- Theatrical release poster
- Directed by: David Henrie
- Screenplay by: Sienna Aquilini; David Henrie; Pepe Portillo; Bug Hall;
- Story by: Angelo Libutti
- Produced by: James Henrie; Leo Severino;
- Starring: Lorenzo James Henrie; Vanessa Marano; Gregg Sulkin; Jeff Garlin;
- Cinematography: Nathanael Vorce
- Edited by: Marcus Heleker; Pepe Portillo;
- Music by: Benjamin Zecker
- Production companies: Bold Entertainment; Novo Media Group;
- Distributed by: Vertical Entertainment
- Release date: August 28, 2020;
- Running time: 97 minutes
- Country: United States
- Language: English

= This Is the Year =

2020 film by David Henrie

This Is the Year is a 2020 American teen coming-of-age comedy-drama film directed by David Henrie, starring Lorenzo James Henrie, Vanessa Marano, Alyssa Jirrels, Bug Hall, Jake Short, Jeff Garlin, and Gregg Sulkin. It is Henrie's feature film directorial debut and Selena Gomez and Denis J Gallagher served as an executive producers.

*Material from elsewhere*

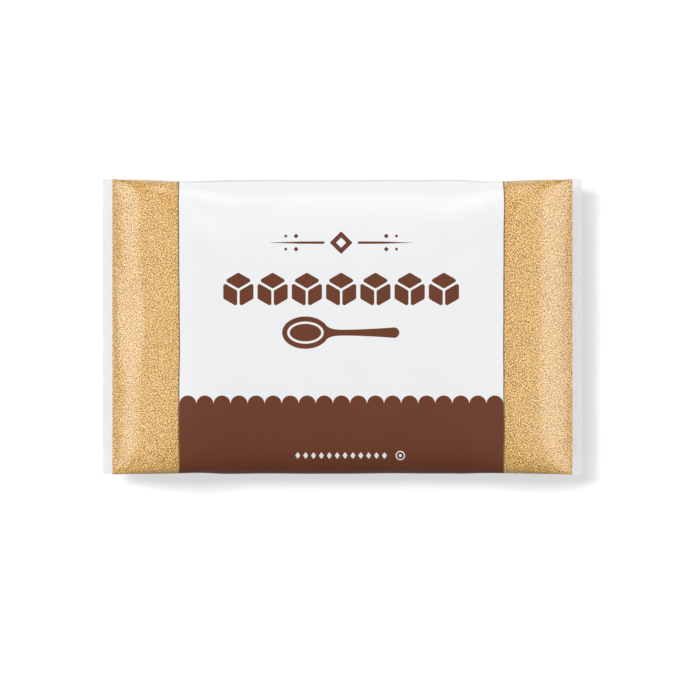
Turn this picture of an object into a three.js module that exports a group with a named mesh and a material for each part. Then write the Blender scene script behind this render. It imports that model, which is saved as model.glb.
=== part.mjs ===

The film had a live virtual premiere on August 28, 2020. It was released in select theaters in the United States and through video on demand on September 24, 2021, by Vertical Entertainment.

==Plot==
In a last-ditch effort to win over the girl of his dreams, a nerdy high school senior and his best friends embark on a road trip to see their favorite band at the biggest music festival of the year, only to discover true love in the most unexpected place.

==Cast==
- Lorenzo James Henrie as Josh
  - Boston Pierce as Young Josh
- Vanessa Marano as Molly
- Gregg Sulkin as Kale
- Jeff Garlin as Mr. Elmer
- Alyssa Jirrels as Zoey
- Bug Hall as Donnie
- Jake Short as Mikey
- David Henrie as Sebastian
- Gregg Christie as Luca
- Kate Katzman as Sofia
- Josh Rhett Noble as Homeless Jared
- Laura Marano as Hipster Gal

==Reception==

The film received 71% on Rotten Tomatoes.